OrientationNN: A physics-informed lightweight neural network for real-time joint kinematics estimation from IMU data

Introduction: Accurate joint kinematics estimation is essential for understanding human movement and supporting biomechanical applications. Although optical motion capture systems are accurate, their high cost, complex setup, and limited portability restrict use outside laboratory environments. This study proposes a lightweight, physics-informed neural network for real-time joint kinematics estimation using inertial measurement units (IMUs).

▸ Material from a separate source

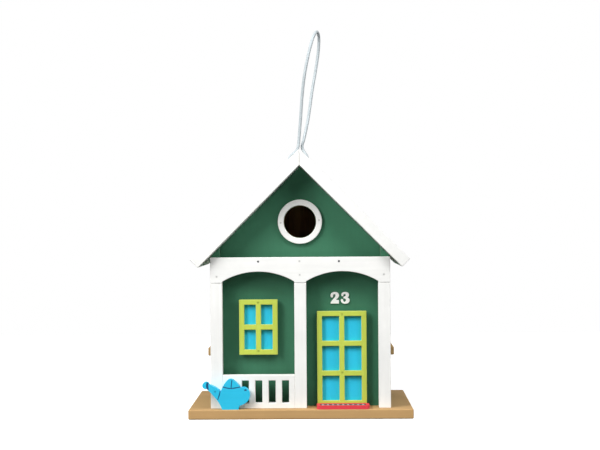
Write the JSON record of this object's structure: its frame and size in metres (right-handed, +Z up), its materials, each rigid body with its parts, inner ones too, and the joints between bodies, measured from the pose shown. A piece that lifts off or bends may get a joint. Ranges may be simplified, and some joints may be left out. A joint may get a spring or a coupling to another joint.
{
  "type": "cottage birdhouse",
  "caption": "Painted wooden nest box shaped like a cottage: gabled roof, round entrance, arched porch, hinged rear clean-out hatch and a cord loop to hang it by.",
  "frame": {"origin": "centre of the base board's underside", "axes": "+Z up, +X to the right seen from the front, -Y out of the front"},
  "size_m": [0.221, 0.155, 0.391],
  "materials": {
    "green_paint": "dark green matt paint on wood",
    "white_paint": "white matt paint on wood",
    "tan_paint": "light brown matt paint on wood",
    "lime_paint": "yellow-green satin paint on wood",
    "blue_paint": "sky blue satin paint on wood",
    "red_paint": "red matt paint on wood",
    "teal_paint": "dark teal matt paint on wood",
    "white_cord": "braided white polyester cord",
    "zinc": "zinc-plated steel",
    "steel": "bright steel"
  },
  "bodies": {
    "house": {"base_board": "tan_paint", "front_wall": "green_paint", "back_wall": "green_paint", "side_wall_left": "green_paint", "side_wall_right": "green_paint", "roof_board_left": "white_paint", "roof_board_right": "white_paint", "entrance_ring": "white_paint", "porch_beam": "white_paint", "porch_post_left": "white_paint", "porch_post_middle": "white_paint", "porch_post_right": "white_paint", "porch_railing": "white_paint", "porch_spacer": "green_paint", "window_panes": "blue_paint", "window_frame": "lime_paint", "door_panes": "blue_paint", "door_frame": "lime_paint", "side_window_panes_left": "blue_paint", "side_window_panes_right": "blue_paint", "side_window_frame_left": "lime_paint", "side_window_frame_right": "lime_paint", "side_sill_left": "tan_paint", "side_sill_right": "tan_paint", "door_mat": "red_paint", "mat_inlay": "teal_paint", "watering_can": "blue_paint", "house_number_2": "white_paint", "house_number_3": "white_paint", "hanging_cord": "white_cord", "cord_knot_left": "white_cord", "cord_knot_right": "white_cord", "hinge_wall_leaf_left": "zinc", "hinge_wall_leaf_right": "zinc", "hinge_pin_left": "steel", "hinge_pin_right": "steel", "turn_button_screw": "zinc", "brad_beam_left": "steel", "brad_beam_middle": "steel", "brad_beam_right": "steel", "brad_post_left": "steel", "brad_post_middle": "steel", "brad_post_right": "steel", "brad_window_top": "steel", "brad_window_bottom": "steel", "brad_door_top": "steel", "brad_door_bottom": "steel", "brad_ring_left": "steel", "brad_ring_right": "steel", "brad_can": "steel"},
    "hatch": {"cleanout_hatch": "green_paint", "hinge_hatch_leaf_left": "zinc", "hinge_hatch_leaf_right": "zinc"},
    "button": {"turn_button": "white_paint"}
  },
  "joints": [
    {"name": "hatch_hinge", "type": "hinge", "parent": "house", "child": "hatch", "pos_m": [0, 0.0538, 0.1036], "axis": [1, 0, 0], "range_deg": [0, 110]},
    {"name": "button_turn", "type": "hinge", "parent": "house", "child": "button", "pos_m": [0.051, 0.052, 0.042], "axis": [0, 1, 0], "range_deg": [0, 90]}
  ]
}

Methods: We developed OrientationNN, which integrates orientation-based physical constraints into a compact multi-layer perceptron architecture to ensure biomechanically consistent joint kinematics estimation. The model was evaluated on a publicly available dataset and compared with a physics-based inverse kinematics framework (OpenSense) and conventional learning-based models including MLP, LSTM, CNN, and Transformer.

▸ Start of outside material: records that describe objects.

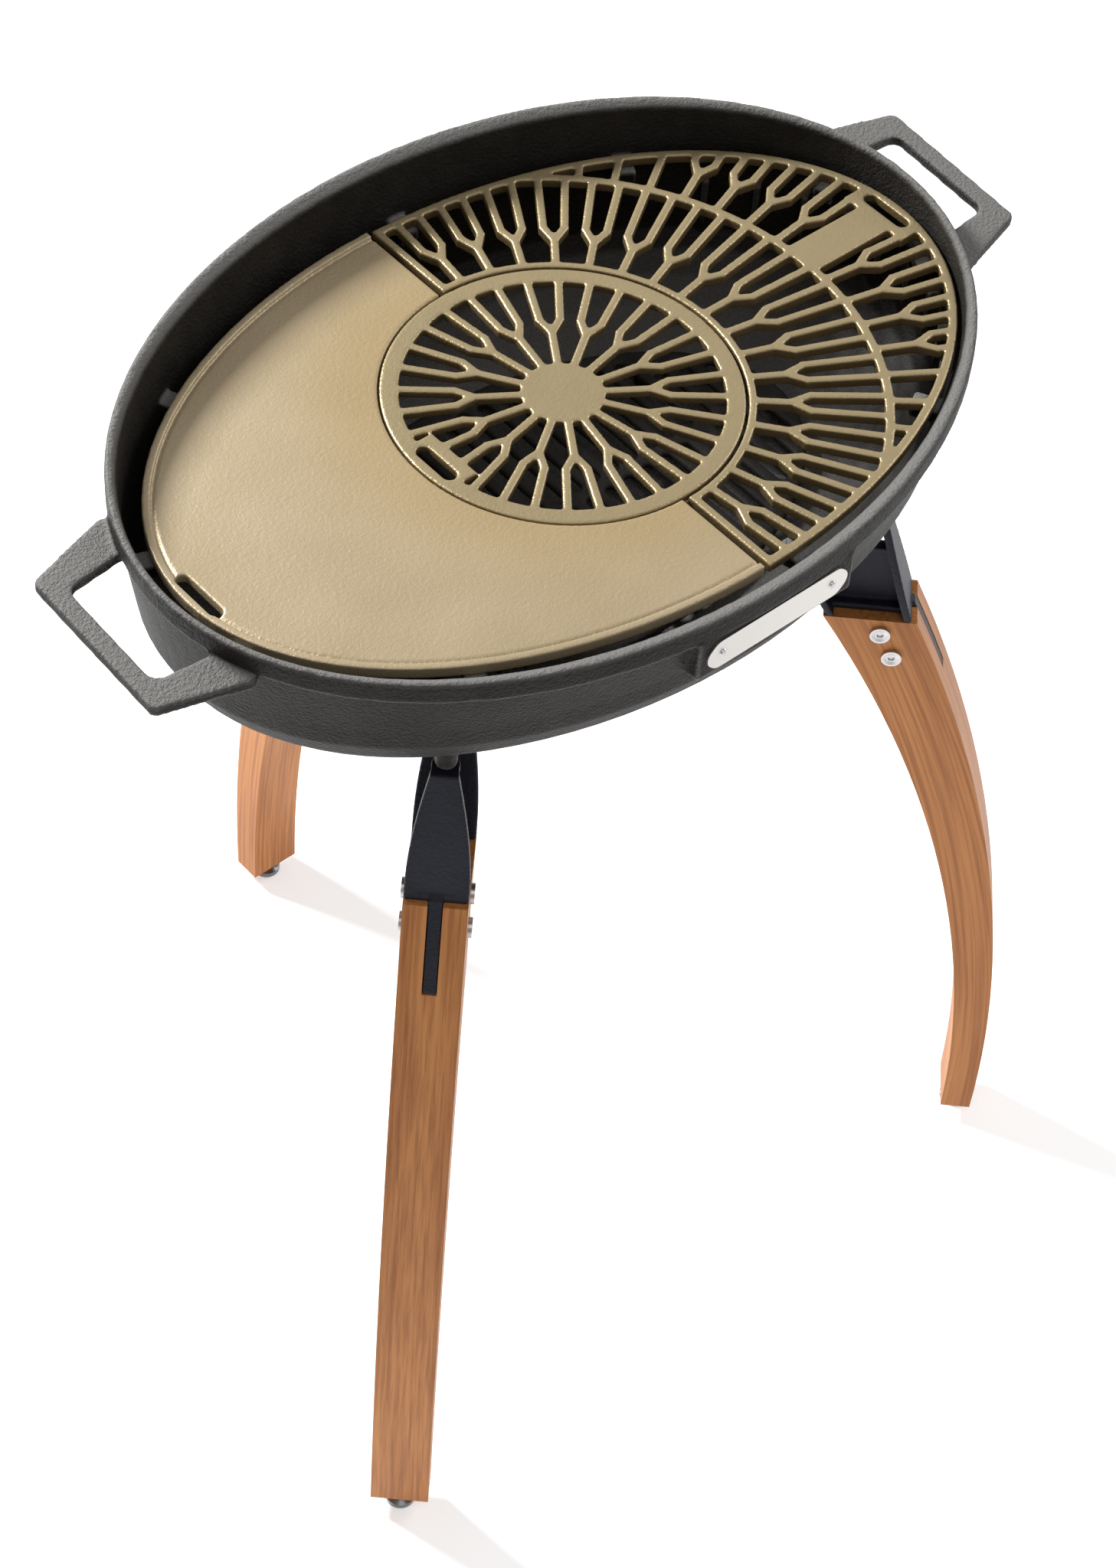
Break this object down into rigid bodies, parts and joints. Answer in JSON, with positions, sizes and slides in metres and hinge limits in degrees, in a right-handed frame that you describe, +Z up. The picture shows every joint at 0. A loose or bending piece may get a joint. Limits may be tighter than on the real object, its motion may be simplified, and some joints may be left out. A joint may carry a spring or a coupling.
{
  "type": "charcoal grill",
  "caption": "Oval cast-iron charcoal grill on curved wooden legs, with a flat griddle, a ribbed half grate and a round middle grate that lift out.",
  "frame": {"origin": "on the floor, at the bottom centre of the whole grill's box", "axes": "+Z up; +X along the two handles, towards the ribbed half grate; -Y towards the nameplate; +Y towards the single back leg"},
  "size_m": [0.688, 0.5378, 0.7778],
  "materials": {
    "bowl_iron": "coarse sand-cast dark grey",
    "griddle_iron": "pale gold orange-peel",
    "grate_iron": "bronze gold with bright edges",
    "bracket_iron": "blue-black, satin",
    "leg_wood": "oiled, fine straight grain",
    "plate_steel": "brushed",
    "screw_steel": "satin",
    "foot_steel": "dark polished"
  },
  "bodies": {
    "stand": {"bowl": "bowl_iron", "nameplate": "plate_steel", "nameplate_screws": "screw_steel", "bracket_left": "bracket_iron", "bracket_right": "bracket_iron", "bracket_back": "bracket_iron", "bracket_bolts_left": "screw_steel", "bracket_bolts_right": "screw_steel", "bracket_bolts_back": "screw_steel", "leg_left": "leg_wood", "leg_right": "leg_wood", "leg_back": "leg_wood", "leg_screws_left": "screw_steel", "leg_screws_right": "screw_steel", "leg_screws_back": "screw_steel", "leg_sleeves_left": "screw_steel", "leg_sleeves_right": "screw_steel", "leg_sleeves_back": "screw_steel", "foot_insert_left": "screw_steel", "foot_insert_right": "screw_steel", "foot_insert_back": "screw_steel", "foot_left": "foot_steel", "foot_right": "foot_steel", "foot_back": "foot_steel"},
    "griddle": {"griddle": "griddle_iron"},
    "half_grate": {"half_grate": "grate_iron"},
    "round_grate": {"round_grate": "grate_iron"},
    "charcoal_grate": {"charcoal_grate": "bowl_iron"}
  },
  "joints": [
    {"name": "griddle_lift", "type": "slide", "parent": "stand", "child": "griddle", "axis": [0, 0, 1], "range_m": [0, 0.12]},
    {"name": "round_grate_lift", "type": "slide", "parent": "griddle", "child": "round_grate", "axis": [0, 0, 1], "range_m": [0, 0.12]},
    {"name": "half_grate_lift", "type": "slide", "parent": "stand", "child": "half_grate", "axis": [0, 0, 1], "range_m": [0, 0.12]},
    {"name": "charcoal_grate_lift", "type": "slide", "parent": "stand", "child": "charcoal_grate", "axis": [0, 0, 1], "range_m": [0, 0.08]}
  ]
}
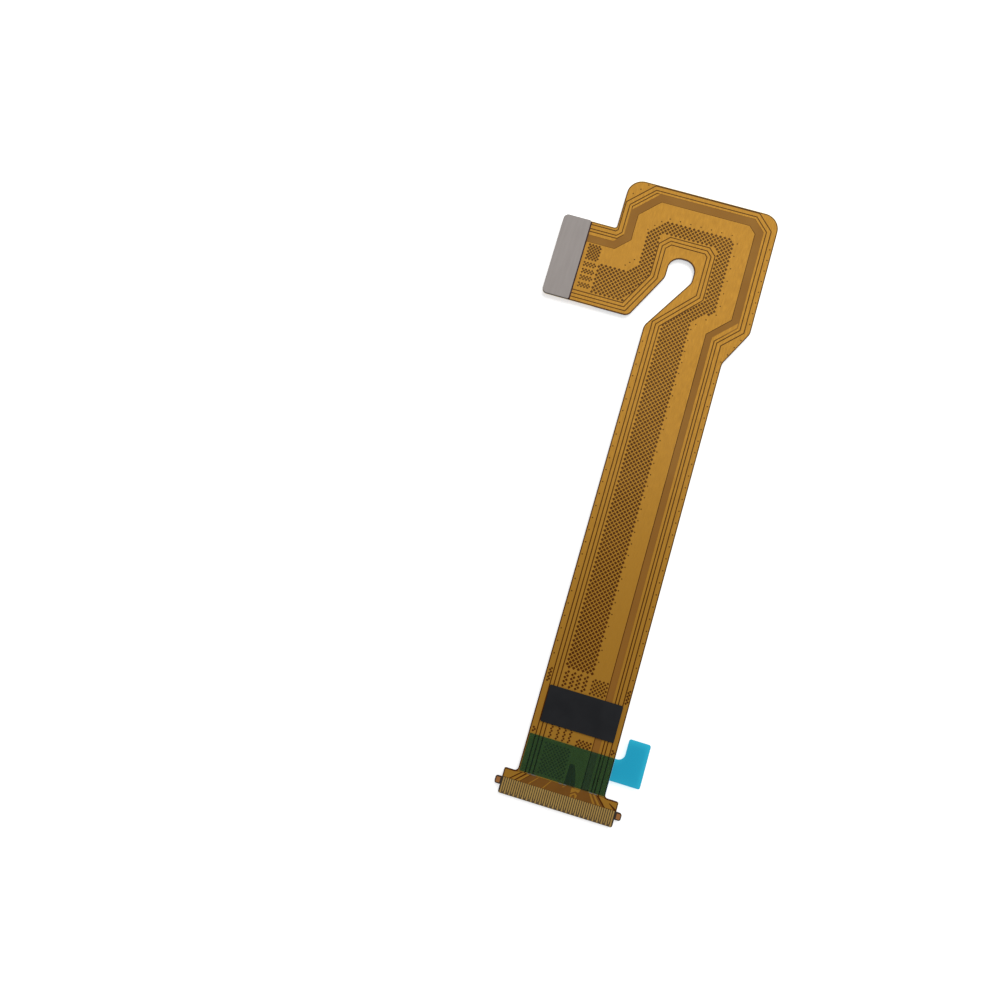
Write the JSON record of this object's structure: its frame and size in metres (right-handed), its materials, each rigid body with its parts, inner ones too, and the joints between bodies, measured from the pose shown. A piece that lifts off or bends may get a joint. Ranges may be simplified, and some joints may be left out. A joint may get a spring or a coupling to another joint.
{
  "type": "flexible printed circuit cable",
  "caption": "Flat flexible circuit cable with a hooked head and side tab, a small board connector under the tab, a bare contact tail, a stiffener plate, an insulating pad and a release liner.",
  "frame": {"origin": "under the middle of the whole cable, on the surface that the board connector stands on", "axes": "+Y along the strip from the contact tail to the hooked head, +X away from the side tab, +Z out of the amber face"},
  "size_m": [0.0312, 0.0874, 0.0011],
  "materials": {
    "base_film": "amber polyimide film",
    "amber_cover": "clear amber polyimide film",
    "shield": "satin black shield film",
    "end_cover": "dark red-brown film",
    "tail_stiffener": "dark amber stiffener board",
    "stiffener_plate": "plain satin stainless steel",
    "insulator": "matt black insulating sheet",
    "adhesive": "thin double-sided tape",
    "liner": "clear blue release film",
    "copper": "rolled copper foil",
    "contact_gold": "gold-plated",
    "connector_housing": "moulded dark plastic",
    "end_fitting": "gold-plated metal"
  },
  "bodies": {
    "root": {"base_film": "base_film", "upper_cover_film": "amber_cover", "lower_cover_film": "amber_cover", "shield_film": "shield", "end_cover_film": "end_cover", "tail_stiffener": "tail_stiffener", "connector_stiffener": "stiffener_plate", "insulating_pad": "insulator", "adhesive_tape": "adhesive", "release_liner": "liner", "outer_trace_narrow": "copper", "outer_trace_wide": "copper", "outer_edge_ground": "copper", "inner_trace_first": "copper", "inner_trace_second": "copper", "inner_edge_ground": "copper", "ground_plane": "copper", "band_borders": "copper", "fan_traces": "copper", "tail_contacts": "contact_gold", "ear_pads": "copper", "signal_pair_1": "copper", "signal_pair_2": "copper", "signal_pair_3": "copper", "signal_pair_4": "copper", "signal_pair_5": "copper", "ground_bar_1": "copper", "ground_bar_2": "copper", "ground_bar_3": "copper", "ground_bar_4": "copper", "ground_bar_5": "copper", "supply_trace": "copper", "lower_outer_ground": "copper", "lower_inner_ground": "copper", "solder_pads": "contact_gold", "connector_housing": "connector_housing", "lead_row_inner": "contact_gold", "lead_row_outer": "contact_gold", "end_fitting_top": "end_fitting", "end_fitting_low": "end_fitting"}
  },
  "joints": []
}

Results: OrientationNN achieved an average joint angle estimation error below 5° during ambulatory motion and consistently outperformed OpenSense across all kinematic variables. The model required only 4.9 × 10³ FLOPs per frame and 10.8 KB of parameters, demonstrating high computational efficiency suitable for real-time applications.

Conclusion: OrientationNN enables accurate and computationally efficient joint kinematics estimation from IMU data. The results highlight its potential as a cost-effective and scalable solution for wearable biomechanical and motion analysis applications.